The grant to ethnic groups was brought in by the previous centre-right Alliance government in 2008, and replaced a previous "grant to organisations which promote integration". In the release, the government said that the proposal was "built on an agreement between the government and the Sweden Democrats". 

In an article in the Dagens Nyheter newspaper, Pehrson said that 10 million kronor of money saved would be used to fund a scheme to survey children's Swedish skills. 

Lena Nyberg, director-general of the Swedish Agency for Youth and Civil Society, which is responsible for distributing the money, said that it was unclear how ethnic associations would be affected.

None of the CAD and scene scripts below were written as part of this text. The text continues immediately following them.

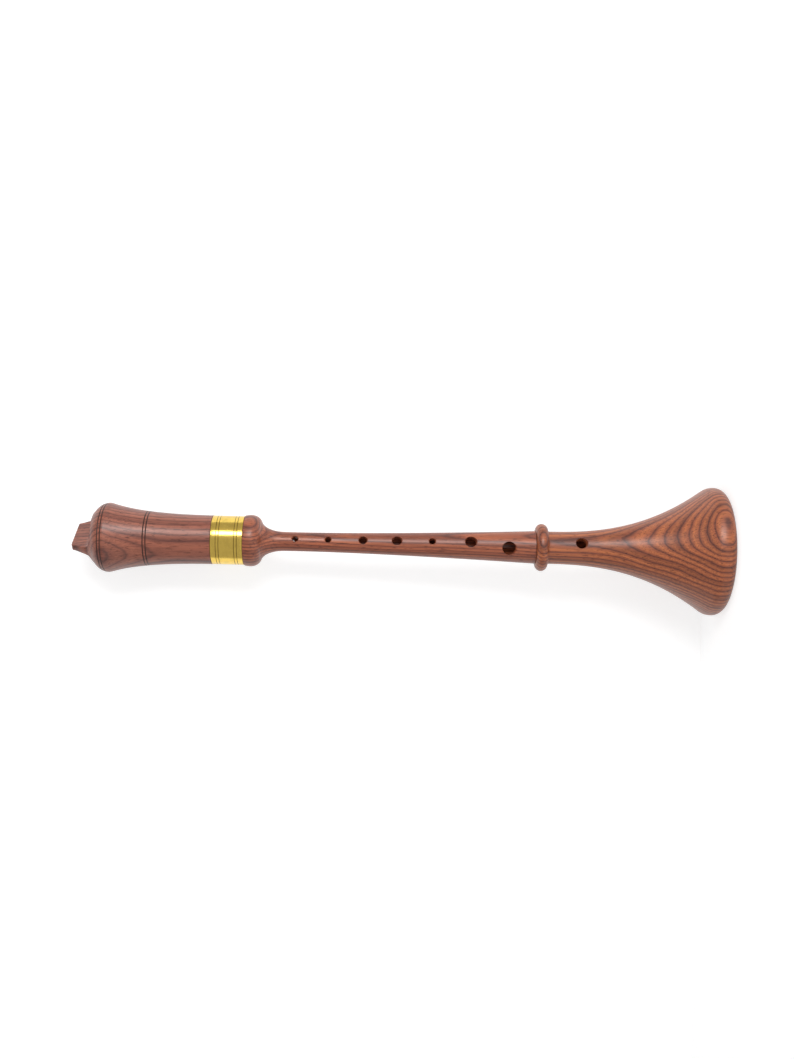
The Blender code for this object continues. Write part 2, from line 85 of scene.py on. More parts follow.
# Body
STEM_RADIUS = 0.0072
STEM_START = 0.170           # height above the foot where the taper has reached the slim radius
FOOT_RADIUS = 0.0123
TAPER_POWER = 1.5
KNOB_HEAD_RADIUS = 0.0188    # flat head beside the ferrule
KNOB_EDGE = ((0.0190, 0.0003), (0.0194, 0.0015))   # handles of its rounded edge
KNOB_RADIUS = 0.0194
KNOB_CREST = 0.0045          # shoulder down to the knob's greatest radius
KNOB_ROUND = (0.0068, 0.008)     # half axes of the round shoulder below it
KNOB_ROUND_END = -78         # degrees
KNOB_HOLLOW = 0.018          # length of the hollow towards the stem
KNOB_TO_STEM = 0.026         # crest down to the stem
HOLLOW_START = (0.4, 0.12)   # its upper handle, as shares of its width and length
HOLLOW_END = 0.55            # its lower handle, as a share of its length
UPPER_TENON_RADIUS = 0.0128
LOWER_TENON_RADIUS = 0.0081
TENON_EDGE = 0.0003
TENON_LAND = 0.002           # plain wood at each end of a tenon's thread groove
TENON_GROOVE = 0.0009
BORE_FOOT_RADIUS = 0.0057
BORE_TOP_RADIUS = 0.0021
WELL_DEPTH = 0.010           # reed well in the head of the upper tenon
WELL_RADIUS = 0.0038

# Each hole: height above the foot, diameter, turn from the front in degrees; the last is the thumb's
HOLES = ((0.0201, 0.0100, -24.0), (0.0486, 0.0083, 0.0), (0.0774, 0.0045, 0.0), (0.1038, 0.0070, 0.0),
         (0.1292, 0.0060, 0.0), (0.1554, 0.0043, 0.0), (0.1801, 0.0043, 0.0), (0.183, 0.0045, 180.0))
HOLE_EASE = 0.0006           # size of a hole's softened rim

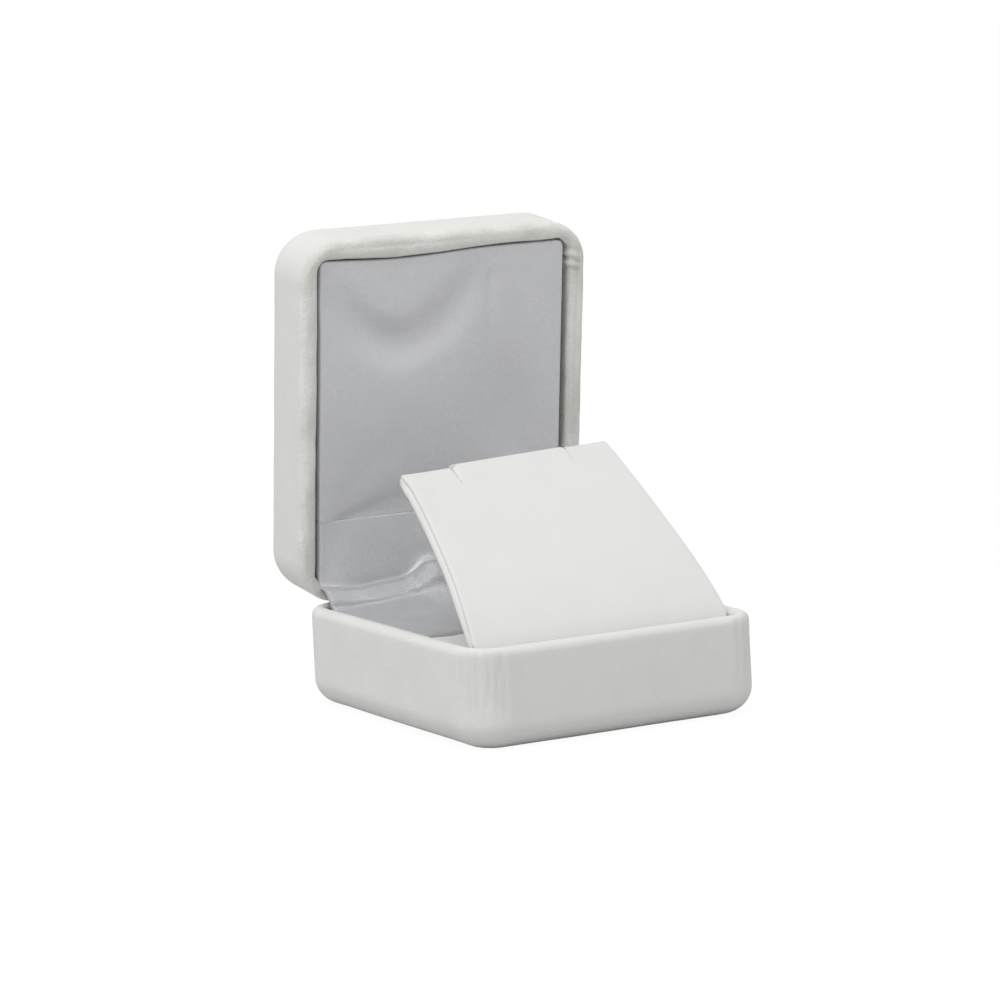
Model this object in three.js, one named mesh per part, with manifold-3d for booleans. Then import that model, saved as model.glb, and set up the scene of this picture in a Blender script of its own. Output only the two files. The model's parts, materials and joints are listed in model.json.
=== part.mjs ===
// A hinged jewelry gift box with a fold-down display flap.
// Two leatherette-wrapped trays meet on a small spring hinge at the back. The lid carries a padded
// satin liner, the base a covered foam pad, and a leatherette flap with two chain slits stands in
// front of the pad. The box is modelled open, as it stands on display.
// Millimetres, +Z up, -Y to the front, origin at the middle of the base's underside.
import * as THREE from "three";
import { mergeVertices } from "three/addons/utils/BufferGeometryUtils.js";
import Module from "manifold-3d";

// Overall sizes
const boxWidth = 54;
const boxDepth = 62.5;
const baseHeight = 16.5;
const lidHeight = 16;
const rimGap = 0.3;
const openAngle = THREE.MathUtils.degToRad(82.5);

// Rounding of the two trays
const baseCornerRadius = 6.8;
const baseEdgeRadius = 4.5;
const lidCornerRadius = 7.3;
const lidEdgeRadius = 6.4;
const rimRoundness = 1.4;
const mouthCornerRadius = 3.4;

// Wall make-up, from the outside in: cover, shell, cover turned in over the rim
const coverThickness = 0.7;
const shellWall = 1.0;
const clearance = 0.3;
const baseTurnInPastPad = 1.4;
const lidTurnInDepth = 5;

// Hinge
const hingeWidth = 29;
const knuckleCount = 5;
const barrelRadius = 1.0;
const pinRadius = 0.4;
const leafThickness = 0.5;
const leafLength = 8.3;
const pivotInset = 1.05;
const pivotRise = 0.65;
const notchDepth = 0.55;
const rivetSpacing = 20;
const rivetRadius = 0.6;
const rivetHeadRadius = 1.3;
const rivetHeadThickness = 0.5;
const rivetDrop = 6.1;

// Snap springs beside the hinge
const springHingeGap = 1.6;
const springWidth = 4;
const springThickness = 0.4;
const springBend = 1.0;
const springTopDrop = 1.3;
const springLeg = 8;
const springTail = 3.2;

// Pad in the base
const padTop = 12.9;
const padCoverThickness = 0.5;
const padCardThickness = 0.8;
const padSideGap = 0.6;
const padFrontGap = 4.1;
const padBackGap = 22.05;
const padSkirt = 5.9;

// Satin that fills the well behind the pad
const gussetSideGap = 0.8;
const gussetFloorGap = 0.6;
const gussetPadDrop = 0.4;
const gussetRimDrop = 1;
const gussetTipGap = 0.6;
const gussetStepLength = 2;

// Display flap
const flapBackGap = 13.35;
const flapFootInset = 1.7;
const flapShoulderInset = 0.5;
const flapTipInset = 4.7;
const flapShoulderRise = 4;
const flapCoverThickness = 0.6;
const flapCardThickness = 0.6;
const flapRestAngle = THREE.MathUtils.degToRad(41.5);
const flapAxisInset = 1.65;
const flapAxisRise = 0.9;
const flapBow = 3.2;
const flapTipCorner = 1;
const slitSpacing = 20.2;
const slitLength = 4.3;
const slitWidth = 0.5;
const hingeStripThickness = 0.4;
const hingeStripHeight = 6.6;
const hingeStripAxisDrop = 0.9;
const hingeStripSideInset = 2;

// Lid liner
const linerRecess = 0.7;
const linerEdgeGap = 0.6;
const linerBackGap = 0.95;
const linerCornerRadius = 2.4;
const satinThickness = 0.4;
const waddingThickness = 2.5;
const linerCardThickness = 0.8;
const gussetPanelLength = 9.8;

// Heights and faces that several pieces share
const wallStack = 2 * coverThickness + shellWall + 2 * clearance;
const rimRadius = Math.min(rimRoundness, wallStack / 2 - 0.1);
const halfWidth = boxWidth / 2;
const halfDepth = boxDepth / 2;
const innerHalfWidth = halfWidth - wallStack;
const innerHalfDepth = halfDepth - wallStack;
const shellInset = coverThickness + clearance;
const shellInner = shellInset + shellWall;
const floorTop = shellInner + clearance;
const lidRim = baseHeight + rimGap;
const closedHeight = lidRim + lidHeight;
const baseTurnInDepth = baseHeight - padTop + baseTurnInPastPad;
const pivotY = halfDepth - pivotInset;
const pivotZ = baseHeight + rimGap / 2 + pivotRise;
const leafBack = halfDepth - shellInner - clearance;
const leafFront = leafBack - leafThickness;
const flapAxisY = -innerHalfDepth + flapAxisInset;
const flapAxisZ = padTop + flapAxisRise;
const flapThickness = 2 * flapCoverThickness + flapCardThickness + 2 * clearance;
const flapLength = innerHalfDepth - flapBackGap - flapAxisY;
const padFront = flapAxisY + padFrontGap;
const padBack = innerHalfDepth - padBackGap;

// Longer than anything in the box, for a cut that passes right through
const far = boxWidth + boxDepth + closedHeight;

// Shares of the flap's length at which its back layer and its card begin
const flapBackStart = 0.07;
const flapCardStart = 0.09;

// Smoothness of the round stretches
const cornerSteps = 5;
const edgeSteps = 4;
const curveSteps = 12;
const foldSteps = 6;
const roundSteps = 12;

const wasm = await Module();
wasm.setup();

// ---------------------------------------------------------------- solids

function toSolid(geometry) {
  const bare = geometry.clone();
  bare.deleteAttribute("normal");
  bare.deleteAttribute("uv");
  const merged = mergeVertices(bare, 1e-4);
  return new wasm.Manifold(new wasm.Mesh({
    numProp: 3,
    vertProperties: new Float32Array(merged.attributes.position.array),
    triVerts: new Uint32Array(merged.index.array),
  }));
}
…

"Civil society organisations do an important job and have significant need of economic support to operate," she said in a press release. "The announcement of the decision to discontinue the ethnic grants obviously raises questions about what the consequences are going to be."  

Andrea Voyer, an associate professor at Stockholm University, argued in The Local last year that ethnic associations played an important role in integration.  

She said that a 2012 report on why Somali immigrants were so much more successful in Canada, the US and the UK than in Sweden, had argued that they way these governments engagement with Somali community organisations had played an important role. 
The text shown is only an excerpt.